Of all animals, though, we humans are the most dangerous. Our appetites literally change the course of life on the planet—think of ecosystems ravaged by overfishing or rainforests clear cut for grazing cattle (not to mention the degradation of the earth caused by the lust for oil and other natural resources). With the inclusion of food packaging, some of Larusso's work becomes a kind of ecological allegory as well as a critique of capitalism, consumerism, and commodification. These single-use items begin their lives as armor that protects our food from the grime of the world before becoming garbage themselves.
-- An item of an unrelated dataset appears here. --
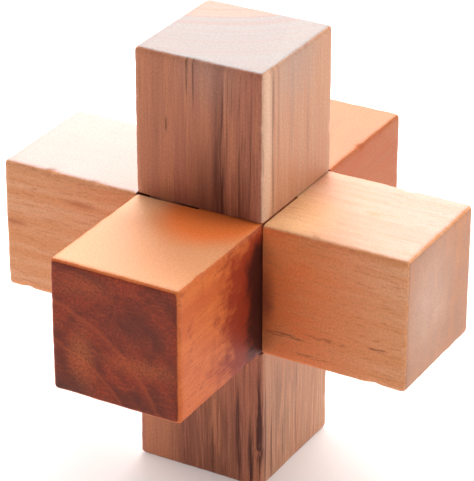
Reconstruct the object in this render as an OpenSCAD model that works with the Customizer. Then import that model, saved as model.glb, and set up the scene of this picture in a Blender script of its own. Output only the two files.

Elevating this cultural detritus to the status of art, these Warholian packaging pieces—which are beautiful as abstracted objects—bring attention to pressing environmental issues, reminding us that we do not exist independently from the natural world; rather, we are very much part of it and our activities—good or bad—create possibilities for new narratives. Solutions like fast food packaging promise ease, but such ease is only momentary, and the ecological imprint is on a millennial scale. This reference to time reveals that Larusso's work also has a clever relationship to Seventeenth Century Baroque and Dutch still lifes and the Vanitas genre, which often juxtaposed flowers or rotting fruit with human skulls or dwindling candles as Memento mori, reminders of life’s inherent transience and the certainty of death. As always, what dies is us; in the Anthropocene, what lasts is our rubbish. 

Art lasts, too, propelling ideas, memories, and experiences into the future. The very act of making art announces that one has some kind of faith in the future. Crafting her work with precision, humor, and equal parts respect and irreverence, Larusso scrutinizes the pomp and pageantry of our food-oriented lives and the random correlating incidents that take place in the natural world. Her simulacra stimulate intriguing questions about not just image and object but also how we live. Contrasting and comparing the meaningful and the meaningless, labor and leisure, and sentience, agency, and predestination, she aims to engender a future that is no less delicious but perhaps more just.